I'm overthinking/worrying too much. "Problem" of not seeing family often when they live far away, there's always good intentions for both parties to make the visit worthwhile/memorable and good for everyone. Like special times for Thxgiving, etc.

PamNY
10-29-2013, 05:37 PM
I loved having my aunts and uncles visit when I was a child (and I loved visiting them). Granted, the 1950s were a different time -- most mothers didn't work outside the home, and children had fewer obligations after school. Also, although no one had a great deal of money, in my family everyone had enough room for guests.

I've often stayed with friends who had small children -- and I don't recall being bothered by (or even aware of) chaos. If there is abuse or similar, of course, that's a different matter. But normal children and parents are often fun and interesting -- at least most of the time!

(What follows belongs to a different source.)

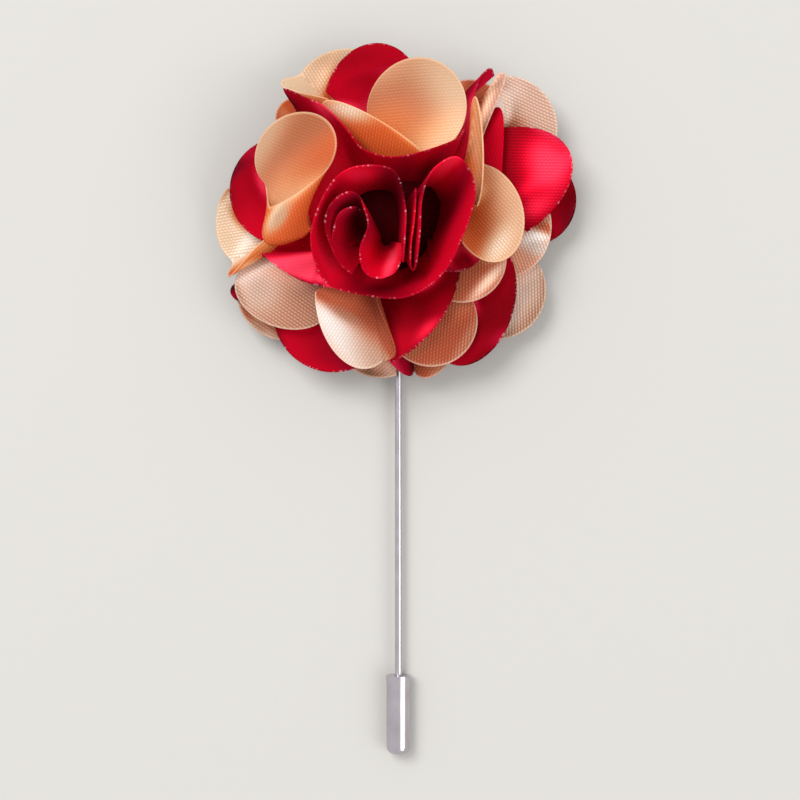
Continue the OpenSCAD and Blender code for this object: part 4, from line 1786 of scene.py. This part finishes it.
@dataclass(frozen=True)
class FeltDisc:
    """A round of felt with a soft, slightly uneven rim."""

    node: str
    radius: float
    low: float
    high: float
    seed: int
    edge: float = 0.3
    wobble: float = 0.08
    waves: tuple[int, int] = (3, 40)
    wave_share: float = 1 / 6
    fade: int = 6
    edge_steps: int = 5
    face_steps: int = 10
    steps: int = 240

    def build(self, finishes: Finishes) -> bpy.types.Object:
        """Make the disc.

        Formula: a profile of flat faces joined by a rounded edge is turned about Z, and its
        radius follows a sum of seeded cosines of the angle, which fades towards the middle
        by a power of the radius.

        Args:
            finishes: the materials.

        Returns:
            The disc.
        """
        bend = np.linspace(0, np.pi / 2, self.edge_steps)
        inner = np.linspace(0, 1, self.face_steps)[:-1] * (self.radius - self.edge)
        low_z = np.concatenate([0 * inner, self.edge * (1 - np.cos(bend))]) + self.low
        low_r = np.concatenate([inner, self.radius - self.edge + self.edge * np.sin(bend)])
        high_z = self.high - (low_z[::-1] - self.low)
        radius = np.concatenate([low_r, low_r[::-1]])[:, None]
        z = np.concatenate([low_z, high_z])[:, None]
        turn = np.linspace(0, 2 * np.pi, self.steps, endpoint=False)[None]
        chance = np.random.default_rng(self.seed)
        waves = 0 * turn
        for count in range(*self.waves):
            height, start = chance.uniform(0.2, 1), chance.uniform(0, 2 * np.pi)
            waves += height * np.cos(count * turn + start) / count**0.5
        uneven = self.wobble / self.radius * (1 + waves * self.wave_share)
        out = radius * (1 - uneven * (radius / self.radius) ** self.fade)
        points = np.stack([out * np.cos(turn), out * np.sin(turn), z + 0 * turn], axis=-1)
        piece = revolved(f"{self.node}_cloth", points)
        piece.data.materials.append(finishes.felt)
        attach(piece, BODY_FLOWER)
        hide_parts(self.node)
        LOG.info("%s: %.1f mm across", self.node, 2 * self.radius)
        return piece


@dataclass(frozen=True)
class Flower:
    """All the cloth of the flower, from the bud outwards, and its felt back."""

    petals: tuple[Petal, ...] = PETALS
    folds: tuple[Fold, ...] = FOLDS
    gather: RootGather = field(default_factory=RootGather)
    discs: tuple[FeltDisc, ...] = (
        FeltDisc("felt_base", 12.0, 1.1, 2.5, seed=5),
        FeltDisc("felt_back", 10.5, 0.0, 1.0, seed=9),
    )

    def build(self, finishes: Finishes) -> list[bpy.types.Object]:
        """Make every piece of the flower."""
        parts = (*self.petals, *self.folds, self.gather, *self.discs)
        return [part.build(finishes) for part in parts]


@dataclass(frozen=True)
class StickPin:
    """The needle and its end cap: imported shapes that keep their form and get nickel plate."""

    nodes: tuple[str, ...] = ("needle", "end_cap")

    def dress(self, finishes: Finishes) -> None:
        """Give both pieces their plate."""
        for node in self.nodes:
            piece = bpy.data.objects[node]
            piece.data.materials.clear()
            piece.data.materials.append(finishes.nickel)
            LOG.info("%s: nickel plate", node)


@dataclass(frozen=True)
class Lamp:
    """A square soft lamp that faces the flower: its place and side in metres, its watts."""

    name: str
    place: tuple[float, float, float]
    side: float
    power: float

    def hang(self) -> None:
        """Hang the lamp."""
        data = bpy.data.lights.new(self.name, "AREA")
        data.size, data.energy = self.side, self.power
        lamp = bpy.data.objects.new(self.name, data)
        lamp.location = self.place
        lamp.rotation_euler = (-Vector(self.place)).to_track_quat("-Z", "Y").to_euler()
        bpy.context.scene.collection.objects.link(lamp)


@dataclass(frozen=True)
class Setting:
    """A plain pale floor, soft studio light and the camera straight above the pin."""

    floor_size: float = 3.0
    floor_colour: tuple[float, float, float] = (188, 186, 182)
    floor_roughness: float = 0.9
    floor_gloss: float = 0.2
    lamps: tuple[Lamp, ...] = (
        Lamp("key", (-0.35, 0.35, 0.75), 0.45, 6.0),
        Lamp("fill", (0.5, -0.25, 0.6), 0.5, 2.2),
    )
    world: float = 0.8
    camera_at: tuple[float, float, float] = (0.19, -23.5, 230.0)
    lens: float = 82.26
    sensor: float = 36.0
    clip: tuple[float, float] = (0.01, 20.0)

    def floor(self) -> None:
        """Lay the floor, a plain pale sheet."""
        half = self.floor_size / 2
        corners = [(-half, -half, 0), (half, -half, 0), (half, half, 0), (-half, half, 0)]
        mesh = bpy.data.meshes.new("floor")
        mesh.from_pydata(corners, [], [(0, 1, 2, 3)])
        sheet = bpy.data.objects.new("floor", mesh)
        bpy.context.scene.collection.objects.link(sheet)
        kit = Nodes("pale_floor")
        kit.shader.inputs["Base Color"].default_value = linear(*self.floor_colour)
        kit.set_shader({"Roughness": self.floor_roughness, "Specular IOR Level": self.floor_gloss})
        mesh.materials.append(kit.material)

    def camera(self) -> None:
        """Set the camera straight above, looking down."""
        data = bpy.data.cameras.new("camera")
        data.lens, data.sensor_width = self.lens, self.sensor
        data.clip_start, data.clip_end = self.clip
        camera = bpy.data.objects.new("camera", data)
        camera.location = [c * MM for c in self.camera_at]
        bpy.context.scene.collection.objects.link(camera)
        bpy.context.scene.camera = camera

    def build(self) -> None:
        """Set up floor, light and camera."""
        scene = bpy.context.scene
        scene.view_settings.view_transform = "Standard"
        world = bpy.data.worlds.new("studio")
        world.use_nodes = True
        sky = world.node_tree.nodes["Background"]
        sky.inputs["Color"].default_value = (1, 1, 1, 1)
        sky.inputs["Strength"].default_value = self.world
        scene.world = world
        self.floor()
        for lamp in self.lamps:
            lamp.hang()
        self.camera()


def main() -> None:
    """Build the flower, dress the pin and set the scene."""
    logging.basicConfig(level=logging.INFO, format="%(name)s %(message)s")
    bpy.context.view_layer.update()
    finishes = Finishes.build()
    pieces = Flower().build(finishes)
    StickPin().dress(finishes)
    Setting().build()
    LOG.info("%d cloth pieces", len(pieces))


if __name__ == "__main__":
    main()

Would it help for you to focus on the positives? Getting to know the children, for example?

malkin
10-29-2013, 06:33 PM
I don't really understand the problem.
Do you not want to stay there? Or do you not understand why they invited you?

I'm pretty much okay sleeping anywhere with whatever level of chaos or lack of privacy, for a night or two anyway. If you'd rather stay at a hotel, just stay at a hotel.